Christian patriot ideologues took their argument a step beyond constitutional validity. The Fourteenth Amendment had created a special class of citizens, they argued. This special class received its rights from the government through an individual’s contract with the state. Sovereigns, on the other hand, those descended from the original (white) sovereigns,
still received their rights (and responsibilities) from God. By this logic, inconsistent as it might be, sovereigns could either join the compact or asseverate themselves from it.

In order to become a “free man,” Libby argued that day, it was necessary to assert your status as a “sovereign” as opposed to a “Fourteenth Amendment federal citizen.”
11

A racial theory is deeply embedded in this concept of citizenship, which postulates rights and responsibilities for sovereign white Christian men different from that of Fourteenth Amendment citizens—that is, everyone else. Although it was expressed in constitutional language as fealty to the Founding Fathers, this was at bottom the same whites-only racial nation as William Pierce’s. (On this point, the principal difference between Christian patriots and Pierce: the former found their nationalism in an idealized past; the latter envisioned his state in the future.)

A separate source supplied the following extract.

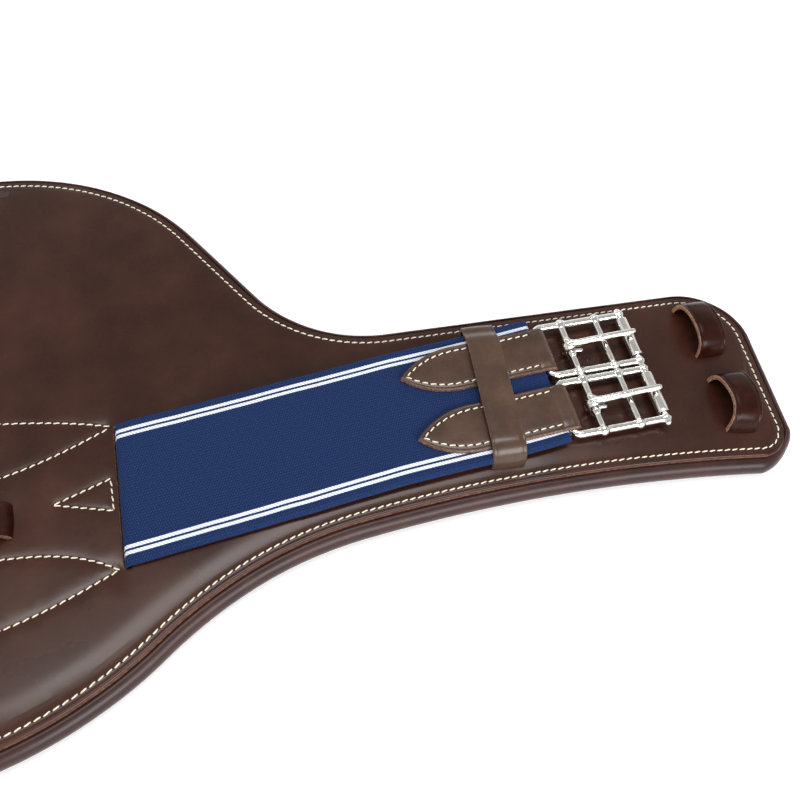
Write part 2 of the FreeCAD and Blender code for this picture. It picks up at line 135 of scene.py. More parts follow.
# Bridle leather: vegetable-tanned cowhide, curried with grease and glazed smooth. It shows almost no
# grain, a soft broad sheen, faint clouds where the dye took unevenly, and a few handling marks.
def leather(name, finish):
    material, tree, shader = newMaterial(name, {
        "IOR": 1.5, "Specular IOR Level": finish["shine"], "Coat Weight": finish["glaze"],
        "Coat Roughness": finish["glazeRoughness"]})
    place = addNode(tree, "ShaderNodeTexCoord").outputs["Object"]
    clouds = addNode(tree, "ShaderNodeTexNoise", {
        "Scale": 1 / (finish["cloud"] * mm), "Detail": 4.0, "Roughness": 0.6}, {"Vector": place})
    colour = addNode(tree, "ShaderNodeValToRGB", {"ramp": [
        (0.32, finish["deep"]), (0.52, finish["base"]), (0.72, finish["worn"])]},
        {"Fac": clouds.outputs["Fac"]})
    specks = addNode(tree, "ShaderNodeTexNoise", {
        "Scale": 1 / (finish["speck"] * mm), "Detail": 2.0}, {"Vector": place})
    speckShade = addNode(tree, "ShaderNodeMapRange", {
        "From Min": 0.3, "From Max": 0.75, "To Min": 0.9, "To Max": 1.07}, {"Value": specks.outputs["Fac"]})
    shaded = addNode(tree, "ShaderNodeVectorMath", {"operation": "SCALE"}, {
        0: colour.outputs["Color"], "Scale": speckShade.outputs["Result"]})
    gloss = addNode(tree, "ShaderNodeMapRange", {
        "From Min": 0.3, "From Max": 0.7, "To Min": finish["roughness"] - 0.02,
        "To Max": finish["roughness"] + 0.03}, {"Value": clouds.outputs["Fac"]})
    # Hair-cell grain is about 0.15 mm across: drawn coarser, at the grain size below, so that it shows.
    grain = addNode(tree, "ShaderNodeTexVoronoi", {
        "Scale": 1 / (finish["grain"] * mm), "feature": "SMOOTH_F1"}, {"Vector": place})
    grainBump = addNode(tree, "ShaderNodeBump", {
        "Strength": finish["grainStrength"], "Distance": 0.05 * mm}, {"Height": grain.outputs["Distance"]})
    ripple = addNode(tree, "ShaderNodeTexNoise", {
        "Scale": 1 / (finish["ripple"] * mm), "Detail": 2.0}, {"Vector": place})
    rippleBump = addNode(tree, "ShaderNodeBump", {
        "Strength": finish["rippleStrength"], "Distance": 0.3 * mm},
        {"Height": ripple.outputs["Fac"], "Normal": grainBump.outputs["Normal"]})
    tree.links.new(shaded.outputs["Vector"], shader.inputs["Base Color"])
    tree.links.new(gloss.outputs["Result"], shader.inputs["Roughness"])
    tree.links.new(rippleBump.outputs["Normal"], shader.inputs["Normal"])
    return material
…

While Libby’s talk that day avoided any explicit mention of race when discussing citizenship status, there were others traveling on the Christian patriot circuit who did not pull anything back. One of those was Robert Wangrud, a peripatetic propagandist in the Northwest. He also distinguished between white “sovereigns,” whose rights devolved from God, and so-called Fourteenth Amendment citizens, meaning people of color and non-Christians. And he published in detail the constitutional and historical origins of his beliefs.